◆ WHAT YOU ARE ASKED TO DO: Would you print the material exactly, starting at its first line and ending at the line holding "fine = glaze.noise(glaze.place, 0.6, 1.0)"?

◆ STORED DATA:
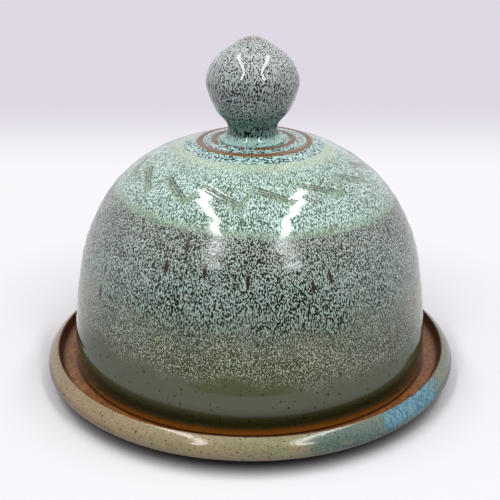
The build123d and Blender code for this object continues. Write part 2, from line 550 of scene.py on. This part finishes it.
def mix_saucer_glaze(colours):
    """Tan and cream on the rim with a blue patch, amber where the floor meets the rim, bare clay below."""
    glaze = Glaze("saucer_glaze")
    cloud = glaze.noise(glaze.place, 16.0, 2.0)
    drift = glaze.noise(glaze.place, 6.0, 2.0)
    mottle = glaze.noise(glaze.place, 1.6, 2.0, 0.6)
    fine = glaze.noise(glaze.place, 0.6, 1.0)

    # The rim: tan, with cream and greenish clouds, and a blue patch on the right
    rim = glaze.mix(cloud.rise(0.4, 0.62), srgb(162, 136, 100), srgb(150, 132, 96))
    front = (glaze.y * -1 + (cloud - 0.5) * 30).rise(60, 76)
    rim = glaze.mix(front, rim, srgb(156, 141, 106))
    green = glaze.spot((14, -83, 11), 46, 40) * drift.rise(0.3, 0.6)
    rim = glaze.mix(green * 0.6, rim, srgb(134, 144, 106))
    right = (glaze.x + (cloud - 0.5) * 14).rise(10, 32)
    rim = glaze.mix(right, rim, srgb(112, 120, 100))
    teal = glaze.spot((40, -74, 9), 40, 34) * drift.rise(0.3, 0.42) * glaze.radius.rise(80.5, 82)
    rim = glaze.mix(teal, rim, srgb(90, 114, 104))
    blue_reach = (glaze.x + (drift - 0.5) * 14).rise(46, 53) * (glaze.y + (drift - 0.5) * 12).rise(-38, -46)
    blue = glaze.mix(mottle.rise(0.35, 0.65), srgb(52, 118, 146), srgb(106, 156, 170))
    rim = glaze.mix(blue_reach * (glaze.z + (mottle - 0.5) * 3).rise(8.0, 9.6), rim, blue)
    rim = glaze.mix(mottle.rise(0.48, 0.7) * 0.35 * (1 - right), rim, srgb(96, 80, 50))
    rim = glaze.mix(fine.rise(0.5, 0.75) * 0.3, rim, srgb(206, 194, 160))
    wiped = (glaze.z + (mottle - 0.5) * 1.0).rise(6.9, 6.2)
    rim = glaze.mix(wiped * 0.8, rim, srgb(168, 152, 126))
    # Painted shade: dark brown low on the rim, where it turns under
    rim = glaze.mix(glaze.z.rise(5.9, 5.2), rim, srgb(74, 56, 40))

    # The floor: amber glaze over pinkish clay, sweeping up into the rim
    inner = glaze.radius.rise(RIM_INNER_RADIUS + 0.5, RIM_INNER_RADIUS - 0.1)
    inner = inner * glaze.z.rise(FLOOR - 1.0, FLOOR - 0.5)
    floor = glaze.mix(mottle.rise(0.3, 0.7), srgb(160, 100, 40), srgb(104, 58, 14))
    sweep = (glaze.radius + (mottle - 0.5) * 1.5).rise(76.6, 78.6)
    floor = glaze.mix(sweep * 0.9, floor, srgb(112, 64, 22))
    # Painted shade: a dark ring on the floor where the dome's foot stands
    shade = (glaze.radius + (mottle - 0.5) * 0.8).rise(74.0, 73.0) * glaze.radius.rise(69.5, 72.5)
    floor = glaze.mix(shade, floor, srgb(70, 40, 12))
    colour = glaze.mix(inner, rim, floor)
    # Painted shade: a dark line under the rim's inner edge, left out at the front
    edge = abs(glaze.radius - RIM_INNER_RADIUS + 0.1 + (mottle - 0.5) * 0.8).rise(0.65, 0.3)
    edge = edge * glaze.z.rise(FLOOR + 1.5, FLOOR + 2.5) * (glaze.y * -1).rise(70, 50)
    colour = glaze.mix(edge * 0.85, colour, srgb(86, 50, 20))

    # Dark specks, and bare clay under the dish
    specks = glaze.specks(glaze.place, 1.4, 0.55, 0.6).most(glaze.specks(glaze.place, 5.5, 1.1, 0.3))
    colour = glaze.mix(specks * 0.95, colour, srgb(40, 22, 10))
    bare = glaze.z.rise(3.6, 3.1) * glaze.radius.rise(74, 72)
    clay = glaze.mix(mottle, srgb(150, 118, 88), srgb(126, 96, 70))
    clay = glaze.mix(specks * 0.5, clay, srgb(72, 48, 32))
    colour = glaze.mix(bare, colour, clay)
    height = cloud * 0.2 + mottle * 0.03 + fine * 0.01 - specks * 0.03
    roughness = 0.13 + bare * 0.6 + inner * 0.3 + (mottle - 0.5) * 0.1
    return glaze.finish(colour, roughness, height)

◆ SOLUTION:
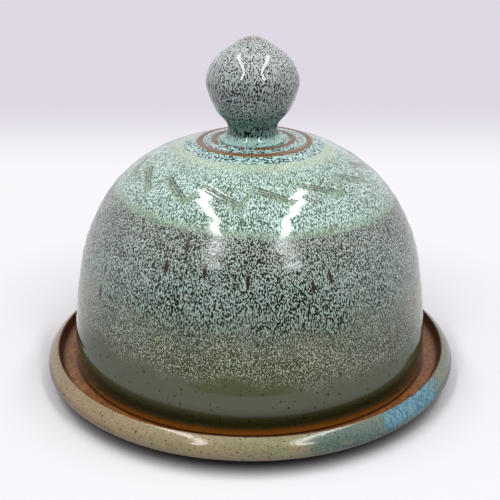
The build123d and Blender code for this object continues. Write part 2, from line 550 of scene.py on. This part finishes it.
def mix_saucer_glaze(colours):
    """Tan and cream on the rim with a blue patch, amber where the floor meets the rim, bare clay below."""
    glaze = Glaze("saucer_glaze")
    cloud = glaze.noise(glaze.place, 16.0, 2.0)
    drift = glaze.noise(glaze.place, 6.0, 2.0)
    mottle = glaze.noise(glaze.place, 1.6, 2.0, 0.6)
    fine = glaze.noise(glaze.place, 0.6, 1.0)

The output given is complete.